Repeat verbatim only the lines from the opening of the material below through the one that contains "const STOPPER_TURN = -9.6;".
::: DATA EXCERPT
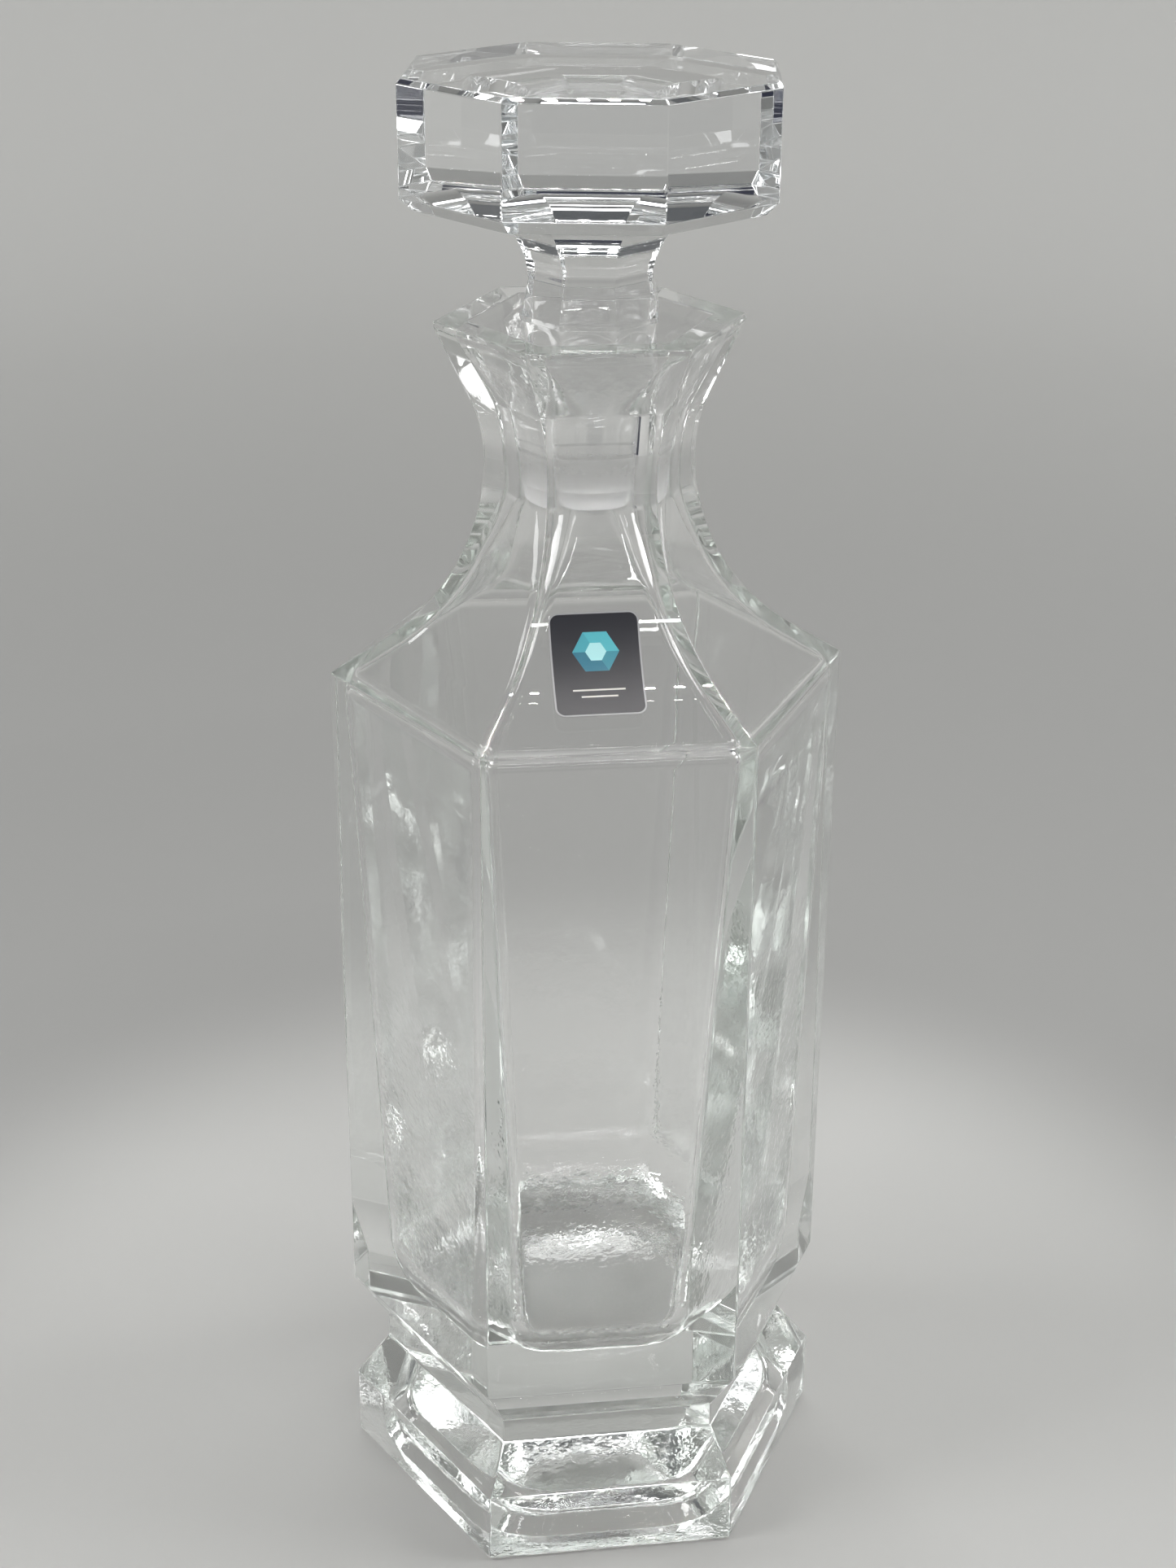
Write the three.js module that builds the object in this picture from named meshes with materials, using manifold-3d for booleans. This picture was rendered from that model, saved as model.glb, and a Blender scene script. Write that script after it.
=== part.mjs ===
// Cut crystal decanter: a six-sided bottle, its eight-sided stopper and a foil label.
// Millimetres, +Z up. The origin is the centre of the foot's underside, and the face that
// carries the label looks along -Y.
import * as THREE from 'three';
import { mergeVertices } from 'three/addons/utils/BufferGeometryUtils.js';
import Module from 'manifold-3d';

// Driving dimensions. Radii of faceted shapes are measured to their corners.
const GAP = 0.3;                 // clearance between pieces that touch
const SIDES = 6;                 // facets of the bottle
const STOPPER_SIDES = 8;         // facets of the stopper
const STOPPER_TURN = -9.6;       // degrees that the stopper is turned in the neck

const FOOT_RADIUS = 49;
const FOOT_HEIGHT = 16;
const WAIST_RADIUS = 42;
const WAIST_LOW = 25;
const WAIST_HIGH = 30.5;
const BODY_LOW = 41;
const BODY_LOW_RADIUS = 48.8;
const SHOULDER = 177.8;
const SHOULDER_RADIUS = 48.1;
const NECK = 218;
const NECK_RADIUS = 19.2;
const LIP = 243;
const LIP_RADIUS = 27.7;
const LIP_BAND = 1;              // upright edge of the lip
const OVERALL_HEIGHT = 285;

const SHOULDER_SWEEP = 40;       // radius of the concave arc from the shoulder to the neck
const SHOULDER_PITCH = 32;       // degrees that the shoulder rises from the level
const LIP_SWEEP = 27.3;          // radius of the concave arc from the neck to the lip
const LIP_LEAN = 25.5;           // degrees that the lip leans out

const NECK_WALL = 4.6;
const CAVITY_FLOOR = 41;
const CAVITY_LOW_RADIUS = 31.5;
const CAVITY_CORNER = 12;        // radius between the cavity's floor and its walls
const CAVITY_TOP = 175.2;
const CAVITY_TOP_RADIUS = 43.5;
const CAVITY_THROAT = 209.5;
const CAVITY_THROAT_RADIUS = 12.9;
const THROAT_START = 26;         // degrees of the shoulder's arc, from the neck, left to the flare
const CAVITY_CORNER_KEEP = 0.98; // share of the cavity's corner radius that stays
const RECESS_CORNER_KEEP = 0.94; // the same for the recess, whose corners are rounder

const BORE_LOW = 206;
const BORE_LOW_RADIUS = 11.0;
const BORE_TOP = 230;
const BORE_TOP_RADIUS = 12.1;
const MOUTH_LOW = 229;
const MOUTH_LOW_RADIUS = 13.4;
const MOUTH_RADIUS = 21.8;

const RECESS_RADIUS = 37.6;
const RECESS_TOP_RADIUS = 33;
const RECESS_DEPTH = 4.3;

const HEAD_RADIUS = 34.2;
const HEAD_UNDERSIDE = 263.5;
const HEAD_BEVEL_TOP = 0.8;
const HEAD_BEVEL_LOW = 2.2;
const STEM_RADIUS = 11.6;
const STEM_NARROWEST = 250.5;
const STEM_FILLET = 13;
const COLLAR_RADIUS = 12.9;
const COLLAR = 243.8;
const COLLAR_LIP = 0.4;          // height of the collar's sloping lower edge
const SHANK_LOW = 239.5;         // where the facets run out below the collar
const SHANK_RADIUS = 12.3;
const PLUG_TIP = 211;
const PLUG_TIP_RADIUS = 9.6;
const PLUG_BEVEL_TOP = 214.8;
const PLUG_LOW_RADIUS = 10.95;
const PLUG_TOP = 226;
const PLUG_TOP_RADIUS = 11.6;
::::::
ANSWER BELOW |
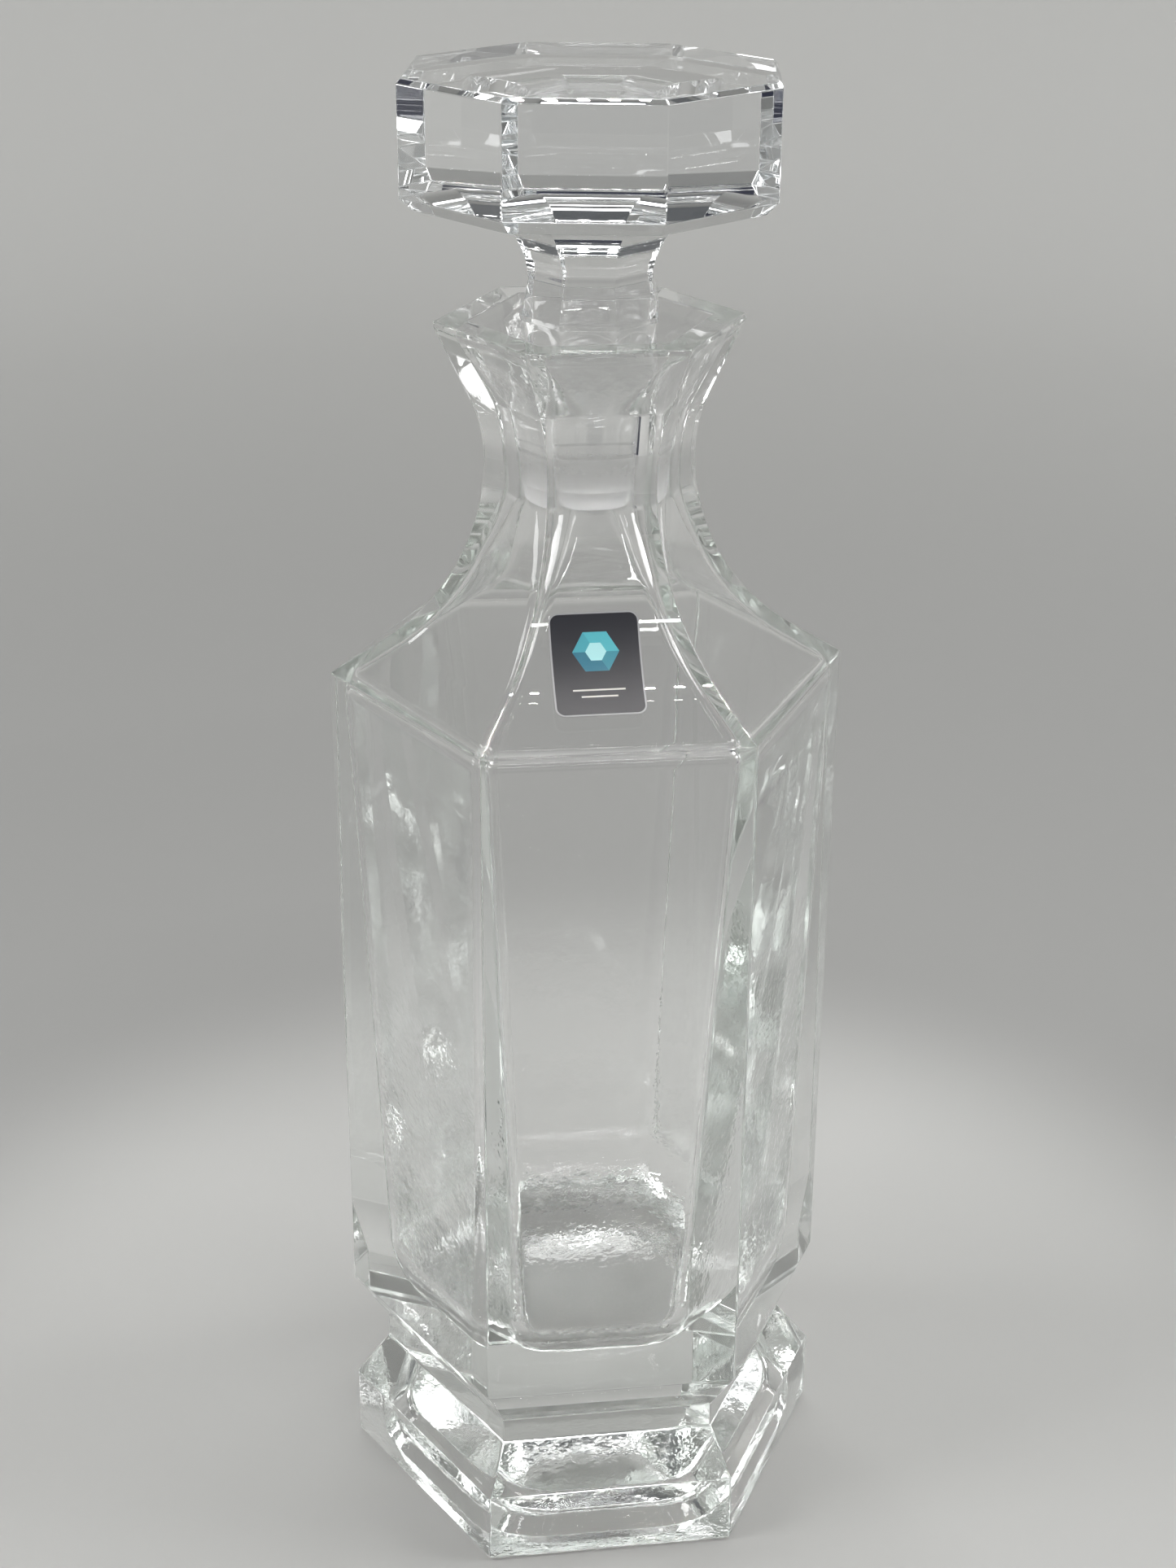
Write the three.js module that builds the object in this picture from named meshes with materials, using manifold-3d for booleans. This picture was rendered from that model, saved as model.glb, and a Blender scene script. Write that script after it.
=== part.mjs ===
// Cut crystal decanter: a six-sided bottle, its eight-sided stopper and a foil label.
// Millimetres, +Z up. The origin is the centre of the foot's underside, and the face that
// carries the label looks along -Y.
import * as THREE from 'three';
import { mergeVertices } from 'three/addons/utils/BufferGeometryUtils.js';
import Module from 'manifold-3d';

// Driving dimensions. Radii of faceted shapes are measured to their corners.
const GAP = 0.3;                 // clearance between pieces that touch
const SIDES = 6;                 // facets of the bottle
const STOPPER_SIDES = 8;         // facets of the stopper
const STOPPER_TURN = -9.6;       // degrees that the stopper is turned in the neck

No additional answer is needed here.